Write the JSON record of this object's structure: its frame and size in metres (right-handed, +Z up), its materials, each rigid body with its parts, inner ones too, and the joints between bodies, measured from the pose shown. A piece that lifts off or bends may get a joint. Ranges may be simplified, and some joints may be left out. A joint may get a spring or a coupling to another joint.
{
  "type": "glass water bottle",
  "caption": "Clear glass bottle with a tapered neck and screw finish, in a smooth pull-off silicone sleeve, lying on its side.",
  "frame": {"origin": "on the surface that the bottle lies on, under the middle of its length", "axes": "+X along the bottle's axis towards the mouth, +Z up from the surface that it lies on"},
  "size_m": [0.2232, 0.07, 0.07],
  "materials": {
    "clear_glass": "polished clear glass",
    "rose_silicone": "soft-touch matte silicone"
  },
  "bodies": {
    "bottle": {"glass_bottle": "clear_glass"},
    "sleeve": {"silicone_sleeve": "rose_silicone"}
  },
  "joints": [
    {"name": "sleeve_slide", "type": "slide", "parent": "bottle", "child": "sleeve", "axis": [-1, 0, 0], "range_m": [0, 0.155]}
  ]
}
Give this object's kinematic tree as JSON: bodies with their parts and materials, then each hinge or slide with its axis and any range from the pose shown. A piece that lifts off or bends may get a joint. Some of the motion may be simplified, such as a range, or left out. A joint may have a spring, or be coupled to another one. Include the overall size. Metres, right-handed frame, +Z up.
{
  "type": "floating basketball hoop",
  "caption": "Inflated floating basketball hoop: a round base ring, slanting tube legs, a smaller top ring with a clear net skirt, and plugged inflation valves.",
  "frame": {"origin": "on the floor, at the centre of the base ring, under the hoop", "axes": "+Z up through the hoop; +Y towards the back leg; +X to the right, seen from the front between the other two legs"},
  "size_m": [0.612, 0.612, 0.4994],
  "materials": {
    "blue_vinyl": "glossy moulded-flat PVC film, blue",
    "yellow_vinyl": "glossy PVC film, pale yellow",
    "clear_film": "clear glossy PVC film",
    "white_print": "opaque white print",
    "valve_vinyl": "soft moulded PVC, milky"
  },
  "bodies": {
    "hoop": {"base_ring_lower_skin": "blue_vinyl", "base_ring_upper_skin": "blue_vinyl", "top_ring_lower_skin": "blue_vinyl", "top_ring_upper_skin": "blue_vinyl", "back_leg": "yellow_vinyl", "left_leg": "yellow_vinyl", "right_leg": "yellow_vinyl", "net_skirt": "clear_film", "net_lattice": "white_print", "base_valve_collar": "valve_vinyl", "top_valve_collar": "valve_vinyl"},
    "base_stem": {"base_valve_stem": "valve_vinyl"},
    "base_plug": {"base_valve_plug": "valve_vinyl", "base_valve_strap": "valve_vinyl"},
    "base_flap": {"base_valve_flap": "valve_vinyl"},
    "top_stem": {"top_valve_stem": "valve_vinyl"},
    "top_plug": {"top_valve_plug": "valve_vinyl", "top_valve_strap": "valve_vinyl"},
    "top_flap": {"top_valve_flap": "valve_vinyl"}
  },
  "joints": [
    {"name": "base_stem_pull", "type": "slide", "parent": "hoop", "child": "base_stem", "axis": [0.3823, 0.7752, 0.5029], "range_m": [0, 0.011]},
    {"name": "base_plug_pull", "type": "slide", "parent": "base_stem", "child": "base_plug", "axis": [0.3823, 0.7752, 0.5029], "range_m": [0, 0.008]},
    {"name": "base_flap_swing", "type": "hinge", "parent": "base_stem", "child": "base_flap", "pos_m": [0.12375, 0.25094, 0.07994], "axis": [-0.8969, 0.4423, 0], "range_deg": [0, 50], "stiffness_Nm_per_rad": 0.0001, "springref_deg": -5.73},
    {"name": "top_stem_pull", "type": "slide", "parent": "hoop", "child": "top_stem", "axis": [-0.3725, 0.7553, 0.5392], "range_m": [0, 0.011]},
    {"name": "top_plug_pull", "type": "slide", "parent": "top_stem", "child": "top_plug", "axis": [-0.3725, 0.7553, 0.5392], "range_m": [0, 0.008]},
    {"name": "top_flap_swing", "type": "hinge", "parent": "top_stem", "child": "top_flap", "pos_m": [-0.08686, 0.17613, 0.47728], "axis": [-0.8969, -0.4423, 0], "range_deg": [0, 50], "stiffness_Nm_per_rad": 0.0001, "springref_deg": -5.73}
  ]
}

What you have to do: Faithfully transcribe the whole of the data.

Response to this exercise:
Write the JSON record of this object's structure: its frame and size in metres (right-handed, +Z up), its materials, each rigid body with its parts, inner ones too, and the joints between bodies, measured from the pose shown. A piece that lifts off or bends may get a joint. Ranges may be simplified, and some joints may be left out. A joint may get a spring or a coupling to another joint.
{
  "type": "glass water bottle",
  "caption": "Clear glass bottle with a tapered neck and screw finish, in a smooth pull-off silicone sleeve, lying on its side.",
  "frame": {"origin": "on the surface that the bottle lies on, under the middle of its length", "axes": "+X along the bottle's axis towards the mouth, +Z up from the surface that it lies on"},
  "size_m": [0.2232, 0.07, 0.07],
  "materials": {
    "clear_glass": "polished clear glass",
    "rose_silicone": "soft-touch matte silicone"
  },
  "bodies": {
    "bottle": {"glass_bottle": "clear_glass"},
    "sleeve": {"silicone_sleeve": "rose_silicone"}
  },
  "joints": [
    {"name": "sleeve_slide", "type": "slide", "parent": "bottle", "child": "sleeve", "axis": [-1, 0, 0], "range_m": [0, 0.155]}
  ]
}
Give this object's kinematic tree as JSON: bodies with their parts and materials, then each hinge or slide with its axis and any range from the pose shown. A piece that lifts off or bends may get a joint. Some of the motion may be simplified, such as a range, or left out. A joint may have a spring, or be coupled to another one. Include the overall size. Metres, right-handed frame, +Z up.
{
  "type": "floating basketball hoop",
  "caption": "Inflated floating basketball hoop: a round base ring, slanting tube legs, a smaller top ring with a clear net skirt, and plugged inflation valves.",
  "frame": {"origin": "on the floor, at the centre of the base ring, under the hoop", "axes": "+Z up through the hoop; +Y towards the back leg; +X to the right, seen from the front between the other two legs"},
  "size_m": [0.612, 0.612, 0.4994],
  "materials": {
    "blue_vinyl": "glossy moulded-flat PVC film, blue",
    "yellow_vinyl": "glossy PVC film, pale yellow",
    "clear_film": "clear glossy PVC film",
    "white_print": "opaque white print",
    "valve_vinyl": "soft moulded PVC, milky"
  },
  "bodies": {
    "hoop": {"base_ring_lower_skin": "blue_vinyl", "base_ring_upper_skin": "blue_vinyl", "top_ring_lower_skin": "blue_vinyl", "top_ring_upper_skin": "blue_vinyl", "back_leg": "yellow_vinyl", "left_leg": "yellow_vinyl", "right_leg": "yellow_vinyl", "net_skirt": "clear_film", "net_lattice": "white_print", "base_valve_collar": "valve_vinyl", "top_valve_collar": "valve_vinyl"},
    "base_stem": {"base_valve_stem": "valve_vinyl"},
    "base_plug": {"base_valve_plug": "valve_vinyl", "base_valve_strap": "valve_vinyl"},
    "base_flap": {"base_valve_flap": "valve_vinyl"},
    "top_stem": {"top_valve_stem": "valve_vinyl"},
    "top_plug": {"top_valve_plug": "valve_vinyl", "top_valve_strap": "valve_vinyl"},
    "top_flap": {"top_valve_flap": "valve_vinyl"}
  },
  "joints": [
    {"name": "base_stem_pull", "type": "slide", "parent": "hoop", "child": "base_stem", "axis": [0.3823, 0.7752, 0.5029], "range_m": [0, 0.011]},
    {"name": "base_plug_pull", "type": "slide", "parent": "base_stem", "child": "base_plug", "axis": [0.3823, 0.7752, 0.5029], "range_m": [0, 0.008]},
    {"name": "base_flap_swing", "type": "hinge", "parent": "base_stem", "child": "base_flap", "pos_m": [0.12375, 0.25094, 0.07994], "axis": [-0.8969, 0.4423, 0], "range_deg": [0, 50], "stiffness_Nm_per_rad": 0.0001, "springref_deg": -5.73},
    {"name": "top_stem_pull", "type": "slide", "parent": "hoop", "child": "top_stem", "axis": [-0.3725, 0.7553, 0.5392], "range_m": [0, 0.011]},
    {"name": "top_plug_pull", "type": "slide", "parent": "top_stem", "child": "top_plug", "axis": [-0.3725, 0.7553, 0.5392], "range_m": [0, 0.008]},
    {"name": "top_flap_swing", "type": "hinge", "parent": "top_stem", "child": "top_flap", "pos_m": [-0.08686, 0.17613, 0.47728], "axis": [-0.8969, -0.4423, 0], "range_deg": [0, 50], "stiffness_Nm_per_rad": 0.0001, "springref_deg": -5.73}
  ]
}